At this point, I interrupt and say I have a more complicated way to do it. I reach through the computer and take it out of his hands. Steve's son acted as the body double for the hand reaching out of the computer shot in Steve's shop. As previously, the action actually happens in front of the computer.
Steve suggested I build some ridiculously complicated drilling machine for drilling out the dots on the dice. But ridiculously complicated machines take a lot of time to build. So I thought about using my horizontal boring machine (kind of awkward for the job), then about using the pantorouter, and from that it became obvious that my 3D pantograph would work really well. A more complex machine would have been more appealing, but the hole-pattern template idea with the V-bit was just such a neat idea.
Steve and I both have to deal with people who like to criticize safety (Do these people ever build anything?). So that led to us staging a little "oops" in the video. Basically, to pass the dice back Steve, I make the router kick the work piece out of my hands, and it bounces through Skype and hits Steve in the head.
The router kickback shot was much harder to get than I thought it would be. I thought it would be easy to get a kickback strong enough to bounce the dice off the ceiling, but making the router kick back was as elusive as trying to get a piece of cloth sucked into the table saw. I finally managed to get a half decent kickback by raising the bit a good 3 mm higher than I had it for the actual cut.
I shot a clip of the dice flying "into" the laptop screen, but Steve edited it to go straight from the kickback to the dice hitting him in the head. The progression is clear as it is, and the immediacy of it works much better. The way Steve reacts to getting hit in the head with it it just brilliant!.
From there, Steve paints the die, then "reaches" through the screen to place it on my laptop computer keyboard. I paint the dots and then pass it back to Steve by rolling it into the screen.

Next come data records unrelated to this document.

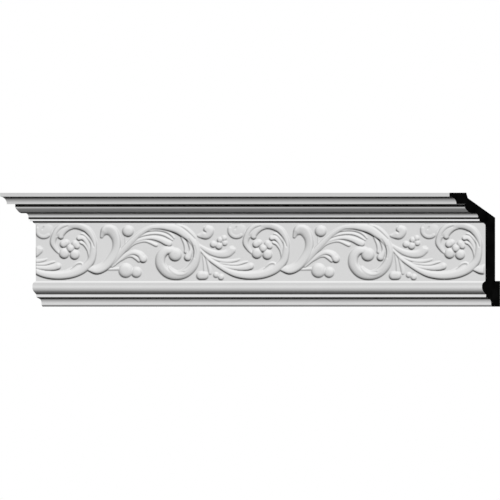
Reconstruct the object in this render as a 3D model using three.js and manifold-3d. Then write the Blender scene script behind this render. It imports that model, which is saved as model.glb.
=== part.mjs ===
// A length of crown moulding with an acanthus scroll along its frieze, cut for two mitred corners.
//
// Millimetres. +X runs along the wall, +Y goes into the wall and +Z is up. The origin is the middle
// of the foot's back face, which seats on the wall, so the front of the moulding faces -Y.
// A projection is a distance out from the wall, and a height is measured up from the underside.

import * as THREE from 'three';
import { mergeVertices } from 'three/addons/utils/BufferGeometryUtils.js';
import Module from 'manifold-3d';

const wasm = await Module();
wasm.setup();

// length along the wall, and the mitre: both ends are cut the same way, so they stay parallel
const mouldingLength = 700;
const mitreAngle = 45;

// foot, which seats on the wall
const footBackHeight = 40;
const footThickness = 14.2;
const footChamferDepth = 1.6;
const footChamferHeight = 2.7;
const footFaceHeight = 2.8;

// cove over the foot, which leans out into a straight flare, and the fillet above it
const footCoveLean = 38;
const footCoveHeight = 6.1;
const footFlareDepth = 5.9;
const footFlareHeight = 3.2;
const footFilletHeight = 4.25;

// bead under the frieze. Its lower side leans out by these angles off upright, and its upper side
// leans back in.
const beadUnderLean = 45;
const beadTurnLean = 39;
const beadRoundLean = 37;
const beadUnderHeight = 4.4;
const beadRoundHeight = 6.6;
const beadFaceHeight = 2.95;
const beadShoulderLean = 46;
const beadTopLean = 62;
const beadShoulderHeight = 4.4;
const beadTopHeight = 2.45;

// frieze, the wall of foam behind it, and where its back turns into the slope
const friezeHeight = 86.15;
const friezeThickness = 15.1;
const slopeStartAboveFrieze = 7.8;

// hollow at the frieze's upper edge, which leans out into a straight flare
const hollowLean = 50;
const hollowHeight = 3;
const flareDepth = 2.7;
const flareHeight = 1.8;

// members over the frieze, from the bottom up
const lowerQuirkDepth = 1.2;
const lowerQuirkHeight = 2.4;
const lowerSoffitDepth = 4;
const lowerFilletHeight = 3;
const lowerStepDepth = 2.1;
const middleQuirkHeight = 2.95;
const middleCoveDepth = 4.4;
const middleCoveHeight = 6.25;
const middleSoffitDepth = 5.55;

// ovolo: it turns from level towards upright by these angles off upright
const ovoloUnderLean = 48;
const ovoloSlopeLean = 43;
const ovoloNoseLean = 40;
const ovoloTopLean = 12;
const ovoloUnderHeight = 1.9;
const ovoloSlopeHeight = 4.75;
const ovoloNoseHeight = 3.2;

const upperQuirkHeight = 4.5;
const upperSoffitDepth = 13.05;
const topCoveDepth = 10.6;
const topCoveHeight = 11.6;
const topLipDepth = 0.3;
const topFilletHeight = 6.1;

// seat against the ceiling, and the short face behind it
const ceilingSeatDepth = 26.2;
const topBackHeight = 8.4;
const topBackLean = 2.5;

// ornament: one repeat holds a flower in a scroll, a leafy scroll and what grows between them
const repeatLength = 300;
const firstFlowerFromEnd = 54.1;
const reliefRise = 3.9;
const reliefRoot = 1.5;
const drawnRepeat = 300;
const drawnFieldHeight = 90.95;
const drawnRise = 5.3;

// facets
const quarterSteps = 6;
const stationSpacing = 13;
const fewestStations = 3;
const thinHalfWidth = 4.5;
const bossSides = 8;
const bossRings = 4;
const weldDistance = 1e-4;

const foamColour = 0xdedede;

const mitreShear = Math.tan(THREE.MathUtils.degToRad(mitreAngle));
const undersideZ = -footBackHeight / 2;

// The front is drawn from the underside up. A cove is a quarter ellipse that starts upright and
// turns outward as it climbs. A bend is an arc that climbs from one lean off upright to another.
function drawFront() {
  const points = [[footThickness - footChamferDepth, 0]];

  function line(out, up) {
    const [projection, height] = points.at(-1);
    points.push([projection + out, height + up]);
  }

  function cove(out, up) {
    const [projection, height] = points.at(-1);
    for (let step = 1; step <= quarterSteps; step++) {
      const turn = (step / quarterSteps) * (Math.PI / 2);
      points.push([projection + out * (1 - Math.cos(turn)), height + up * Math.sin(turn)]);
    }
  }

  function bend(firstLean, lastLean, up) {
    const [projection, height] = points.at(-1);
    const first = THREE.MathUtils.degToRad(firstLean);
    const last = THREE.MathUtils.degToRad(lastLean);
    const radius = up / (Math.sin(first) - Math.sin(last));
    const steps = Math.ceil((quarterSteps * Math.abs(firstLean - lastLean)) / 90);
    for (let step = 1; step <= steps; step++) {
      const lean = first + (last - first) * (step / steps);
      points.push([
        projection + radius * (Math.cos(lean) - Math.cos(first)),
        height + radius * (Math.sin(first) - Math.sin(lean)),
      ]);
    }
  }

  line(footChamferDepth, footChamferHeight);
  line(0, footFaceHeight);
  bend(0, footCoveLean, footCoveHeight);
  line(footFlareDepth, footFlareHeight);
  line(0, footFilletHeight);
  bend(beadUnderLean, beadTurnLean, beadUnderHeight);
  bend(beadRoundLean, 0, beadRoundHeight);
  line(0, beadFaceHeight);
  bend(0, -beadShoulderLean, beadShoulderHeight);
  bend(-beadShoulderLean, -beadTopLean, beadTopHeight);
  const friezeFoot = points.at(-1);
  line(0, friezeHeight);
  bend(0, hollowLean, hollowHeight);
  line(flareDepth, flareHeight);
  const friezeHead = points.at(-1);
  line(lowerQuirkDepth, lowerQuirkHeight);
  line(lowerSoffitDepth, 0);
  line(0, lowerFilletHeight);
  line(lowerStepDepth, 0);
  line(0, middleQuirkHeight);
  cove(middleCoveDepth, middleCoveHeight);
  line(middleSoffitDepth, 0);
  bend(90, ovoloUnderLean, ovoloUnderHeight);
  bend(ovoloSlopeLean, ovoloNoseLean, ovoloSlopeHeight);
  bend(ovoloNoseLean, ovoloTopLean, ovoloNoseHeight);
  line(0, upperQuirkHeight);
  line(upperSoffitDepth, 0);
  cove(topCoveDepth, topCoveHeight);
  line(topLipDepth, 0);
  line(0, topFilletHeight);
  return { points, friezeFoot, friezeHead };
}

const front = drawFront();
const [friezeProjection, friezeFootHeight] = front.friezeFoot;
const [, friezeHeadHeight] = front.friezeHead;
const [topProjection, mouldingHeight] = front.points.at(-1);
const fieldHeight = friezeHeadHeight - friezeFootHeight;
const friezeZ = undersideZ + friezeFootHeight;
const friezeBack = friezeProjection - friezeThickness;
const ceilingSeatBack = topProjection - ceilingSeatDepth;

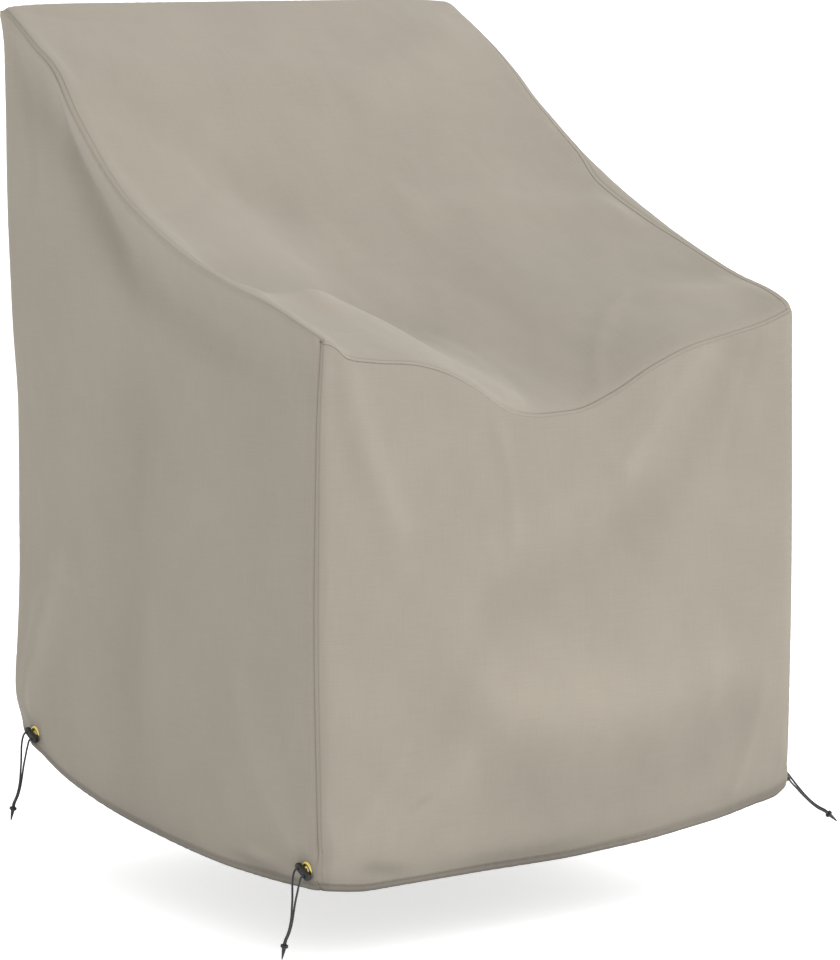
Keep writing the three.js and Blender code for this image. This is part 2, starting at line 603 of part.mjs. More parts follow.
// Bar toggle lying over the eyelet, with a hole through it for each cord
function toggleBody(k) {
  const { length, width, thick, holeSpacing, holeRadius, tilt } = TOGGLE;
  const edge = 1.4;
  const outline = new THREE.Shape();
  const reach = (length - width) / 2;
  const radius = width / 2 - edge;
  outline.absarc(reach, 0, radius, -Math.PI / 2, Math.PI / 2, false);
  outline.absarc(-reach, 0, radius, Math.PI / 2, (3 * Math.PI) / 2, false);
  const geometry = new THREE.ExtrudeGeometry(outline, {
    depth: thick - 2 * edge, bevelThickness: edge, bevelSize: edge, bevelSegments: 2, curveSegments: 6,
  });
  geometry.translate(0, 0, edge - thick / 2);
  const bar = joined(geometry);
  const solid = new wasm.Manifold(new wasm.Mesh({
    numProp: 3,
    vertProperties: bar.attributes.position.array,
    triVerts: Uint32Array.from(bar.index.array),
  }));
  const drill = wasm.Manifold.cylinder(thick * 2, holeRadius, holeRadius, 10, true);
  const holes = [-1, 1].map((end) => drill.translate([(end * holeSpacing) / 2, 0, 0]));
  const mesh = solid.subtract(holes[0]).subtract(holes[1]).getMesh();
  const body = bodyOf(Array.from(mesh.vertProperties), Array.from(mesh.triVerts));
  const lean = THREE.MathUtils.degToRad(tilt);
  const side = TIES[k].side;
  const along = new THREE.Vector3(0, Math.cos(lean), Math.sin(lean));
  const out = new THREE.Vector3(side, 0, 0);
  const frame = new THREE.Matrix4().makeBasis(along, out.clone().cross(along), out);
  frame.setPosition(place(k, TOGGLE.out, 0, TOGGLE.up));
  return body.applyMatrix4(frame);
}

// Middle line of one cord of a tie; the two cords lie on either side of the tie's own line
function cordLine(k, end) {
  const { route, lean, drop } = TIES[k];
  return CORD_ROUTES[route].map((row) => place(
    k,
    row.out + end * row.apartOut,
    row.back * lean + end * row.apartBack,
    row.up * drop + end * row.apartUp,
  ));
}

// Round cord along its middle line
function cordBody(line) {
  const ring = Array.from({ length: CORD.sides }, (_, k) => {
    const angle = ((k + 0.5) * 2 * Math.PI) / CORD.sides;
    return new THREE.Vector2(Math.cos(angle), Math.sin(angle)).multiplyScalar(CORD.diameter / 2);
  });
  const path = new THREE.CatmullRomCurve3(line, false, "centripetal");
  const steps = Math.round(path.getLength() / CORD.step);
  const geometry = new THREE.ExtrudeGeometry(new THREE.Shape(ring), { steps, extrudePath: path });
  return joined(geometry);
}

// Pointed cord end that goes on where the tie's own line stops
function cordEndBody(k) {
  const [before, last] = cordLine(k, 0).slice(-2);
  const direction = last.clone().sub(before).normalize();
  const profile = CORD_END.map((row) => [row.radius, row.along]);
  return turnedBody(profile, CORD.endSides, last.addScaledVector(direction, CLEARANCE), direction);
}

// Solid volume inside a geometry's triangles, negative when its faces point in
function volumeOf(geometry) {
  const corner = (k) => new THREE.Vector3().fromBufferAttribute(geometry.attributes.position, geometry.index.array[k]);
  let sum = 0;
  for (let k = 0; k < geometry.index.count; k += 3) sum += corner(k).dot(corner(k + 1).cross(corner(k + 2))) / 6;
  return sum;
}

// Finishes
const FINISHES = {
  cloth: new THREE.MeshStandardMaterial({ name: "taupe_cloth", color: "#aaa295", roughness: 0.85, metalness: 0 }),
  brass: new THREE.MeshStandardMaterial({ name: "pale_brass", color: "#c9b478", roughness: 0.35, metalness: 0.9 }),
  plastic: new THREE.MeshStandardMaterial({ name: "charcoal_plastic", color: "#39393b", roughness: 0.5, metalness: 0 }),
  cord: new THREE.MeshStandardMaterial({ name: "charcoal_cord", color: "#3f3f42", roughness: 0.9, metalness: 0 }),
};

const cover = new THREE.Group();
cover.name = "chair_cover";

function add(name, geometry, finish) {
  if (volumeOf(geometry) < 0) geometry.setIndex(Array.from(geometry.index.array).reverse());
  const mesh = new THREE.Mesh(geometry, finish);
  mesh.name = name;
  mesh.position.set(0, -HELD_AT.back, -HELD_AT.height);
  cover.add(mesh);
}

const TURNED = { back_panel: true, main_panel: true, front_panel: false, side_panel_left: true, side_panel_right: false };
const grids = {};
const normals = {};
for (const panel of Object.keys(TURNED)) {
  grids[panel] = panelGrid(panel);
  normals[panel] = gridNormals(grids[panel], TURNED[panel]);
}
const stepIn = inwardSteps(grids, normals);
for (const panel of Object.keys(TURNED)) {
  const cloth = sheetSolid(grids[panel], stepIn, panel !== "main_panel", TURNED[panel]);
  const side = { side_panel_left: -1, side_panel_right: 1 }[panel];
  add(panel, side ? pierced(cloth, side) : cloth, FINISHES.cloth);
}
TIES.forEach((tie, k) => {
  add(`eyelet_${tie.name}`, eyeletBody(k), FINISHES.brass);
  add(`toggle_${tie.name}`, toggleBody(k), FINISHES.plastic);
  add(`cord_${tie.name}_a`, cordBody(cordLine(k, 1)), FINISHES.cord);
  add(`cord_${tie.name}_b`, cordBody(cordLine(k, -1)), FINISHES.cord);
  add(`cord_end_${tie.name}`, cordEndBody(k), FINISHES.plastic);
});

export default cover;
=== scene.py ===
"""Fitted cloth cover with a high back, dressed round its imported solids.

Five sewn panels, their topstitching, and at each lower corner an eyelet, a bar toggle and two
cords that share a pointed end. Lengths in the tables are millimetres in the cutter's frame: across
to the right from the middle, back from the front panel, and up from the ground. Every finished
mesh is in metres in the row frame, whose origin lies under the top edge of the back.
"""

import logging
import math
from dataclasses import dataclass, field
from enum import Enum

import bpy
import numpy as np
from bpy.types import Material, Node, NodeSocket, NodeTree, Object
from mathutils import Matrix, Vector


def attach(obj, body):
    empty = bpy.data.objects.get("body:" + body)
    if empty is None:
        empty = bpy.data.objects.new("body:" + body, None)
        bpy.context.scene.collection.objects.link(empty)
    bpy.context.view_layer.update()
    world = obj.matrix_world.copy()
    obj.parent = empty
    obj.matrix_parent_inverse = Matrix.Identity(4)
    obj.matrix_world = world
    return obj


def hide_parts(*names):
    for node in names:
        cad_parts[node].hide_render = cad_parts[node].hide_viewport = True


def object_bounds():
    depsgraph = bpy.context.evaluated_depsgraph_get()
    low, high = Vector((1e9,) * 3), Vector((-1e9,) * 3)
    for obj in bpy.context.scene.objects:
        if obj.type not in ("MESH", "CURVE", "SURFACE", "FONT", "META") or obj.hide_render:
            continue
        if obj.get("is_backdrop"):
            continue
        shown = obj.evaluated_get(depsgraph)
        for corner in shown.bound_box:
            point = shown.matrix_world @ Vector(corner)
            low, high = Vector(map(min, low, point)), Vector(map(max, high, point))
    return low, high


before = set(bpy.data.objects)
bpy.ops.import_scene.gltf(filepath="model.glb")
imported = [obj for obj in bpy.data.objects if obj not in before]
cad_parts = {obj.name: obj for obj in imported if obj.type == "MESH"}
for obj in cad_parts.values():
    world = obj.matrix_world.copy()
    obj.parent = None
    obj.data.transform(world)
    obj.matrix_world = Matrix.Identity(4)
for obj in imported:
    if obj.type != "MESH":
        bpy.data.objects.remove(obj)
CAD_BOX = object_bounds()
LOG = logging.getLogger("chair_cover")
LOG.setLevel(logging.INFO)

Array = np.ndarray
Pair = tuple[Array, Array]
Couple = tuple[float, float]
Triple = tuple[float, float, float]
Row = tuple[float, ...]
Table = dict[str, Row]
Input = float | Row | NodeSocket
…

We each produced slightly different versions for our respective YouTube channels, each version beginning and ending in our respective shops. I couldn't think of a cool thing to "do" with the die after having built it. But showing the incomplete video to a friend, he said "I'd like to see you whack that dice against the screen". I thought - hey, I'll pretend the connection was dropped, and that the screen no longer passes. So I throw it against the screen and have it bounce off. But I didn't want to wreck the computer, so I had to fake that shot as well.
I took a piece of plywood, covered it with red vinyl, and put it front of the screen. I then threw the dice at it really hard - so hard that the whole laptop jumps a little. The red on the plywood is for chroma keying. Why red this time? Because that was the most suitable material I had. I masked out the red area and replaced it with a clip of the laptop with a background from Steve's shop on the screen, which then switches to a cracked screen with a hole in the middle. With that on a separate track, I could sync the display changing to the exact point that the dice hits it.
Making that video was a lot of work, but hopefully, it's the sort of thing that will get a lot of hits, maybe even go viral. It will also help my audience find Steve's channel, and vice versa.
It was a good learning experience, and a chance to work with a YouTuber whose work I admire. It's not so much Steve's woodworking prowess that impresses me as his ability to make his videos fun to watch and entertaining. He's a genius at that.
As for making future videos with special effects - I think I'll stick with what is real. Because faking it is so much harder!